TASK INSTRUCTIONS — Every line below must be reproduced exactly. Copy them all.

SOURCE DATA —
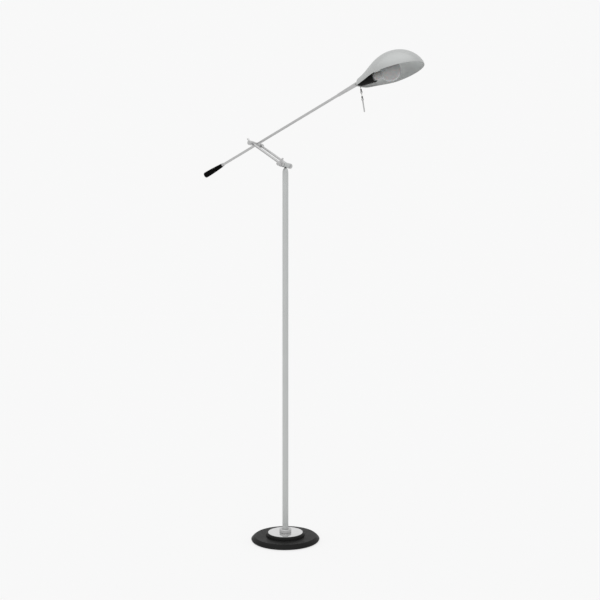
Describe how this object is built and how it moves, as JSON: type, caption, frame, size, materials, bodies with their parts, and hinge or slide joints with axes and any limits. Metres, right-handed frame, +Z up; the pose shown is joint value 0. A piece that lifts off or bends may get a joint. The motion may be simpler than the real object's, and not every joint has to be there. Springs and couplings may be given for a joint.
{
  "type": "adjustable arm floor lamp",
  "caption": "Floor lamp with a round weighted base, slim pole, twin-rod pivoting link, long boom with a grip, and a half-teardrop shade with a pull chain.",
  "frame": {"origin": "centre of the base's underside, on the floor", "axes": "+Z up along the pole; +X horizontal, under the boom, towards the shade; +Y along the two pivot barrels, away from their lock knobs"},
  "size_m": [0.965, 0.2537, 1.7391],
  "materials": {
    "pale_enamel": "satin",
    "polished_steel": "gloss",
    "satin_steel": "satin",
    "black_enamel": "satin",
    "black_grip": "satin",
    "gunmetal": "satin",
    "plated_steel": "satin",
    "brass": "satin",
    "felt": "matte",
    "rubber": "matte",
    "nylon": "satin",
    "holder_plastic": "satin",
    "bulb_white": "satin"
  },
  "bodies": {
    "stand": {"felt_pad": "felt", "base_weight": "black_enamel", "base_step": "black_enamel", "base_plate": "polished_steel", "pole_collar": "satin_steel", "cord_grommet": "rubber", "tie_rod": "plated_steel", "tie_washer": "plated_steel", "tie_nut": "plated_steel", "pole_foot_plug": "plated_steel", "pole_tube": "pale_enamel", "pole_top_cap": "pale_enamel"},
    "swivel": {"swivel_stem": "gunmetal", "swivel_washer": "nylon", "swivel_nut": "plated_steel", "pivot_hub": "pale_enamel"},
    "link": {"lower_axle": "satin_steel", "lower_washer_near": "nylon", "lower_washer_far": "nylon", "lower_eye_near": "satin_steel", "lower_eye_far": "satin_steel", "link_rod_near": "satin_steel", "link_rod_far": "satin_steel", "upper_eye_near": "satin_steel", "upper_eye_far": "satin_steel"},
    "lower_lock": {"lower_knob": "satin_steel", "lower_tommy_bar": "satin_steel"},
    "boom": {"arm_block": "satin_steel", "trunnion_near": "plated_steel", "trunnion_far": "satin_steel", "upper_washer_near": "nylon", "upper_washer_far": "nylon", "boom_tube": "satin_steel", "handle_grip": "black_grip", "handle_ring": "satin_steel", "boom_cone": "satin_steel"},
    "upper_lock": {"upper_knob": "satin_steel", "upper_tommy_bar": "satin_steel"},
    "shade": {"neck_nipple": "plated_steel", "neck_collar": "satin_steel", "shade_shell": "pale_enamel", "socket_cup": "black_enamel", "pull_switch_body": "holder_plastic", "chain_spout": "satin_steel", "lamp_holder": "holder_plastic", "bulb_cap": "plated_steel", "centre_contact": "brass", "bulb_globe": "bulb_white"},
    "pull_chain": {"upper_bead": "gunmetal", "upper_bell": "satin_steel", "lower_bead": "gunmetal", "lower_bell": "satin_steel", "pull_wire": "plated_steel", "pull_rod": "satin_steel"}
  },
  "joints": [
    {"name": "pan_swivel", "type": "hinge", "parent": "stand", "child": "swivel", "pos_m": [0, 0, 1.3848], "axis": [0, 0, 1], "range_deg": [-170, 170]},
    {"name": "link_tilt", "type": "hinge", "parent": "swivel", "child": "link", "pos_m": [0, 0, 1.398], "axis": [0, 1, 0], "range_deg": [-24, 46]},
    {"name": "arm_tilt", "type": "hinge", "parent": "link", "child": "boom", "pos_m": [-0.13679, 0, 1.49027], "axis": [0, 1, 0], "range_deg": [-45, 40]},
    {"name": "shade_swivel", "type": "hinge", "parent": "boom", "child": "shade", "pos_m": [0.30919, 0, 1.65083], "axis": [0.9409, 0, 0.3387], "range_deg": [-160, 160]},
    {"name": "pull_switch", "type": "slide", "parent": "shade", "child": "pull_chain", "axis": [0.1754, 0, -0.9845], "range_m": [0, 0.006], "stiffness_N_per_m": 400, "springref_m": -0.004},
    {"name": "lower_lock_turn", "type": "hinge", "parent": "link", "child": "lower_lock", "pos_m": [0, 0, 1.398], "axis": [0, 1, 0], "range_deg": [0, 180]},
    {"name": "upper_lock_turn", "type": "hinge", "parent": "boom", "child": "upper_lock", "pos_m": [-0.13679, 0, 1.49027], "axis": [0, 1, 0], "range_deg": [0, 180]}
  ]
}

EXERCISE RESPONSE —
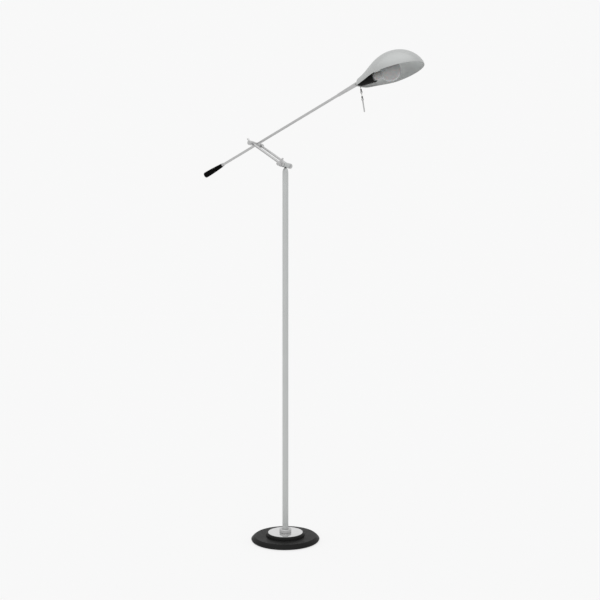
Describe how this object is built and how it moves, as JSON: type, caption, frame, size, materials, bodies with their parts, and hinge or slide joints with axes and any limits. Metres, right-handed frame, +Z up; the pose shown is joint value 0. A piece that lifts off or bends may get a joint. The motion may be simpler than the real object's, and not every joint has to be there. Springs and couplings may be given for a joint.
{
  "type": "adjustable arm floor lamp",
  "caption": "Floor lamp with a round weighted base, slim pole, twin-rod pivoting link, long boom with a grip, and a half-teardrop shade with a pull chain.",
  "frame": {"origin": "centre of the base's underside, on the floor", "axes": "+Z up along the pole; +X horizontal, under the boom, towards the shade; +Y along the two pivot barrels, away from their lock knobs"},
  "size_m": [0.965, 0.2537, 1.7391],
  "materials": {
    "pale_enamel": "satin",
    "polished_steel": "gloss",
    "satin_steel": "satin",
    "black_enamel": "satin",
    "black_grip": "satin",
    "gunmetal": "satin",
    "plated_steel": "satin",
    "brass": "satin",
    "felt": "matte",
    "rubber": "matte",
    "nylon": "satin",
    "holder_plastic": "satin",
    "bulb_white": "satin"
  },
  "bodies": {
    "stand": {"felt_pad": "felt", "base_weight": "black_enamel", "base_step": "black_enamel", "base_plate": "polished_steel", "pole_collar": "satin_steel", "cord_grommet": "rubber", "tie_rod": "plated_steel", "tie_washer": "plated_steel", "tie_nut": "plated_steel", "pole_foot_plug": "plated_steel", "pole_tube": "pale_enamel", "pole_top_cap": "pale_enamel"},
    "swivel": {"swivel_stem": "gunmetal", "swivel_washer": "nylon", "swivel_nut": "plated_steel", "pivot_hub": "pale_enamel"},
    "link": {"lower_axle": "satin_steel", "lower_washer_near": "nylon", "lower_washer_far": "nylon", "lower_eye_near": "satin_steel", "lower_eye_far": "satin_steel", "link_rod_near": "satin_steel", "link_rod_far": "satin_steel", "upper_eye_near": "satin_steel", "upper_eye_far": "satin_steel"},
    "lower_lock": {"lower_knob": "satin_steel", "lower_tommy_bar": "satin_steel"},
    "boom": {"arm_block": "satin_steel", "trunnion_near": "plated_steel", "trunnion_far": "satin_steel", "upper_washer_near": "nylon", "upper_washer_far": "nylon", "boom_tube": "satin_steel", "handle_grip": "black_grip", "handle_ring": "satin_steel", "boom_cone": "satin_steel"},
    "upper_lock": {"upper_knob": "satin_steel", "upper_tommy_bar": "satin_steel"},
    "shade": {"neck_nipple": "plated_steel", "neck_collar": "satin_steel", "shade_shell": "pale_enamel", "socket_cup": "black_enamel", "pull_switch_body": "holder_plastic", "chain_spout": "satin_steel", "lamp_holder": "holder_plastic", "bulb_cap": "plated_steel", "centre_contact": "brass", "bulb_globe": "bulb_white"},
    "pull_chain": {"upper_bead": "gunmetal", "upper_bell": "satin_steel", "lower_bead": "gunmetal", "lower_bell": "satin_steel", "pull_wire": "plated_steel", "pull_rod": "satin_steel"}
  },
  "joints": [
    {"name": "pan_swivel", "type": "hinge", "parent": "stand", "child": "swivel", "pos_m": [0, 0, 1.3848], "axis": [0, 0, 1], "range_deg": [-170, 170]},
    {"name": "link_tilt", "type": "hinge", "parent": "swivel", "child": "link", "pos_m": [0, 0, 1.398], "axis": [0, 1, 0], "range_deg": [-24, 46]},
    {"name": "arm_tilt", "type": "hinge", "parent": "link", "child": "boom", "pos_m": [-0.13679, 0, 1.49027], "axis": [0, 1, 0], "range_deg": [-45, 40]},
    {"name": "shade_swivel", "type": "hinge", "parent": "boom", "child": "shade", "pos_m": [0.30919, 0, 1.65083], "axis": [0.9409, 0, 0.3387], "range_deg": [-160, 160]},
    {"name": "pull_switch", "type": "slide", "parent": "shade", "child": "pull_chain", "axis": [0.1754, 0, -0.9845], "range_m": [0, 0.006], "stiffness_N_per_m": 400, "springref_m": -0.004},
    {"name": "lower_lock_turn", "type": "hinge", "parent": "link", "child": "lower_lock", "pos_m": [0, 0, 1.398], "axis": [0, 1, 0], "range_deg": [0, 180]},
    {"name": "upper_lock_turn", "type": "hinge", "parent": "boom", "child": "upper_lock", "pos_m": [-0.13679, 0, 1.49027], "axis": [0, 1, 0], "range_deg": [0, 180]}
  ]
}